Dataset extract>

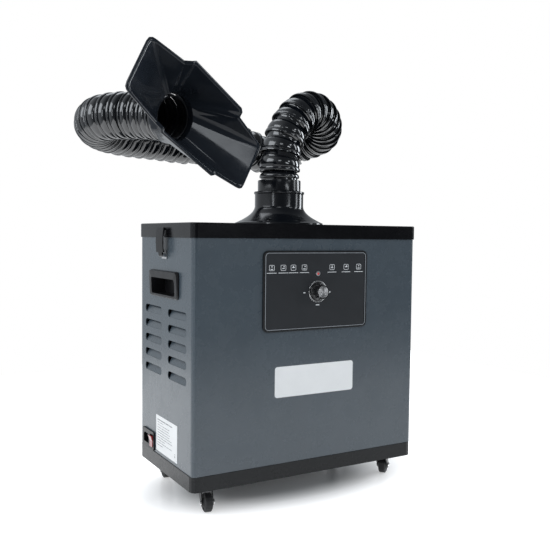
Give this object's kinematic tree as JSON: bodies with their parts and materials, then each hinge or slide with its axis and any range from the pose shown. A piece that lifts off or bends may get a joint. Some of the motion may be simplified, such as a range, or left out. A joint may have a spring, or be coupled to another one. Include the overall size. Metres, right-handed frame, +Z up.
{
  "type": "fume extractor",
  "caption": "Wheeled filter cabinet with a lid, control panel, side louvres and carry handles, and a ring-jointed suction arm that ends in a wide flared hood.",
  "frame": {"origin": "centre of the tray's underside, in the plane that the casters are bolted to", "axes": "+X to the right along the cabinet's front, -Y out of the front, +Z up through the lid"},
  "size_m": [0.5806, 0.4004, 0.7004],
  "materials": {
    "cabinet_paint": "satin",
    "lid_paint": "satin",
    "tray_paint": "satin",
    "gasket_rubber": "matt",
    "arm_plastic": "gloss",
    "hood_plastic": "gloss",
    "flange_plastic": "gloss",
    "screw_black": "black oxide",
    "panel_plastic": "matt",
    "fitting_plastic": "satin",
    "knob_plastic": "satin",
    "latch_plastic": "satin",
    "impeller_plastic": "satin",
    "knob_aluminium": "spun",
    "lamp_bezel": "polished",
    "lamp_red": "gloss",
    "rocker_red": "gloss",
    "plated_steel": "zinc plated",
    "caster_fork_black": "satin",
    "wheel_rubber": "satin",
    "filter_fibre": "matt",
    "motor_paint": "satin",
    "board_green": "satin"
  },
  "bodies": {
    "cabinet": {"base_tray": "tray_paint", "blower_inlet_ring": "plated_steel", "blower_motor": "motor_paint", "cabinet_shell": "cabinet_paint", "carry_handle_left": "fitting_plastic", "carry_handle_right": "fitting_plastic", "caster_plate_back_left": "plated_steel", "caster_plate_back_right": "plated_steel", "caster_plate_front_left": "plated_steel", "caster_plate_front_right": "plated_steel", "control_board": "board_green", "control_panel": "panel_plastic", "dial_ring": "knob_aluminium", "duct_flange": "flange_plastic", "filter_chamber": "plated_steel", "filter_frame": "panel_plastic", "filter_pleats": "filter_fibre", "flange_screw_1": "screw_black", "flange_screw_2": "screw_black", "flange_screw_3": "screw_black", "flange_screw_4": "screw_black", "lamp_bezel": "lamp_bezel", "lamp_lens": "lamp_red", "latch_left_base": "plated_steel", "latch_left_keeper": "plated_steel", "latch_right_base": "plated_steel", "latch_right_keeper": "plated_steel", "lid": "lid_paint", "lid_gasket": "gasket_rubber", "mains_inlet": "fitting_plastic", "motor_bracket": "plated_steel", "potentiometer": "plated_steel", "prefilter_pad": "filter_fibre"},
    "arm_swivel_body": {"arm_cuff": "arm_plastic", "arm_section_1": "arm_plastic"},
    "arm_link_1": {"arm_section_2": "arm_plastic"},
    "arm_link_2": {"arm_section_3": "arm_plastic"},
    "arm_link_3": {"arm_section_4": "arm_plastic"},
    "arm_link_4": {"arm_section_5": "arm_plastic"},
    "arm_link_5": {"arm_section_6": "arm_plastic"},
    "hood_body": {"hood": "hood_plastic"},
    "speed_knob_body": {"speed_knob": "knob_plastic", "knob_cap": "knob_aluminium", "knob_shaft": "plated_steel"},
    "latch_left_body": {"latch_left_strap": "latch_plastic"},
    "latch_right_body": {"latch_right_strap": "latch_plastic"},
    "rocker_body": {"power_rocker": "rocker_red"},
    "impeller_body": {"impeller": "impeller_plastic"},
    "caster_front_left": {"caster_fork_front_left": "caster_fork_black", "caster_axle_front_left": "plated_steel"},
    "wheel_front_left": {"caster_wheel_front_left": "wheel_rubber"},
    "caster_front_right": {"caster_fork_front_right": "caster_fork_black", "caster_axle_front_right": "plated_steel"},
    "wheel_front_right": {"caster_wheel_front_right": "wheel_rubber"},
    "caster_back_left": {"caster_fork_back_left": "caster_fork_black", "caster_axle_back_left": "plated_steel"},
    "wheel_back_left": {"caster_wheel_back_left": "wheel_rubber"},
    "caster_back_right": {"caster_fork_back_right": "caster_fork_black", "caster_axle_back_right": "plated_steel"},
    "wheel_back_right": {"caster_wheel_back_right": "wheel_rubber"}
  },
  "joints": [
    {"name": "arm_swivel", "type": "hinge", "parent": "cabinet", "child": "arm_swivel_body", "pos_m": [0, 0, 0.4736], "axis": [0, 0, 1], "range_deg": [-150, 150]},
    {"name": "arm_bend_1", "type": "hinge", "parent": "arm_swivel_body", "child": "arm_link_1", "pos_m": [0.00298, 0.00029, 0.54376], "axis": [0.0963, -0.9954, 0], "range_deg": [-12, 4]},
    {"name": "arm_bend_2", "type": "hinge", "parent": "arm_link_1", "child": "arm_link_2", "pos_m": [0.017, 0.14405, 0.56384], "axis": [0.3008, 0.0186, 0.9535], "range_deg": [-12, 9]},
    {"name": "arm_bend_3", "type": "hinge", "parent": "arm_link_2", "child": "arm_link_3", "pos_m": [-0.1003, 0.14577, 0.56481], "axis": [0.0001, 1, 0], "range_deg": [-5, 12]},
    {"name": "arm_bend_4", "type": "hinge", "parent": "arm_link_3", "child": "arm_link_4", "pos_m": [-0.21664, 0.12404, 0.56667], "axis": [0.0059, 0.0021, 1], "range_deg": [-12, 9]},
    {"name": "arm_bend_5", "type": "hinge", "parent": "arm_link_4", "child": "arm_link_5", "pos_m": [-0.28008, -0.03929, 0.57804], "axis": [-0.8567, -0.5159, 0], "range_deg": [-9, 12]},
    {"name": "hood_turn", "type": "hinge", "parent": "arm_link_5", "child": "hood_body", "pos_m": [-0.2445, -0.114, 0.5677], "axis": [0.3783, -0.9132, -0.1513], "range_deg": [-90, 90]},
    {"name": "speed_knob_turn", "type": "hinge", "parent": "cabinet", "child": "speed_knob_body", "pos_m": [0.0073, -0.115, 0.3045], "axis": [0, 1, 0], "range_deg": [0, 270]},
    {"name": "latch_left_hinge", "type": "hinge", "parent": "cabinet", "child": "latch_left_body", "pos_m": [-0.2205, 0, 0.3625], "axis": [0, -1, 0], "range_deg": [0, 110]},
    {"name": "latch_right_hinge", "type": "hinge", "parent": "cabinet", "child": "latch_right_body", "pos_m": [0.2205, 0, 0.3625], "axis": [0, 1, 0], "range_deg": [0, 110]},
    {"name": "power_rocker_tilt", "type": "hinge", "parent": "cabinet", "child": "rocker_body", "pos_m": [-0.2168, 0.0545, 0.041], "axis": [0, 1, 0], "range_deg": [0, 16]},
    {"name": "impeller_spin", "type": "hinge", "parent": "cabinet", "child": "impeller_body", "pos_m": [0, 0, 0.264], "axis": [0, 0, 1], "continuous": true},
    {"name": "caster_swivel_front_left", "type": "hinge", "parent": "cabinet", "child": "caster_front_left", "pos_m": [-0.178, -0.08, 0], "axis": [0, 0, 1], "continuous": true},
    {"name": "wheel_spin_front_left", "type": "hinge", "parent": "caster_front_left", "child": "wheel_front_left", "pos_m": [-0.18026, -0.0928, -0.026], "axis": [-0.9848, 0.1736, 0], "continuous": true},
    {"name": "caster_swivel_front_right", "type": "hinge", "parent": "cabinet", "child": "caster_front_right", "pos_m": [0.178, -0.08, 0], "axis": [0, 0, 1], "continuous": true},
    {"name": "wheel_spin_front_right", "type": "hinge", "parent": "caster_front_right", "child": "wheel_front_right", "pos_m": [0.18796, -0.07164, -0.026], "axis": [0.6428, -0.766, 0], "continuous": true},
    {"name": "caster_swivel_back_left", "type": "hinge", "parent": "cabinet", "child": "caster_back_left", "pos_m": [-0.178, 0.08, 0], "axis": [0, 0, 1], "continuous": true},
    {"name": "wheel_spin_back_left", "type": "hinge", "parent": "caster_back_left", "child": "wheel_back_left", "pos_m": [-0.17597, 0.09284, -0.026], "axis": [0.9877, -0.1564, 0], "continuous": true},
    {"name": "caster_swivel_back_right", "type": "hinge", "parent": "cabinet", "child": "caster_back_right", "pos_m": [0.178, 0.08, 0], "axis": [0, 0, 1], "continuous": true},
    {"name": "wheel_spin_back_right", "type": "hinge", "parent": "caster_back_right", "child": "wheel_back_right", "pos_m": [0.18636, 0.08996, -0.026], "axis": [0.766, -0.6428, 0], "continuous": true}
  ]
}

The task>
Copy all the lines above that hold the string "materials".

The output>
Give this object's kinematic tree as JSON: bodies with their parts and materials, then each hinge or slide with its axis and any range from the pose shown. A piece that lifts off or bends may get a joint. Some of the motion may be simplified, such as a range, or left out. A joint may have a spring, or be coupled to another one. Include the overall size. Metres, right-handed frame, +Z up.
  "materials": {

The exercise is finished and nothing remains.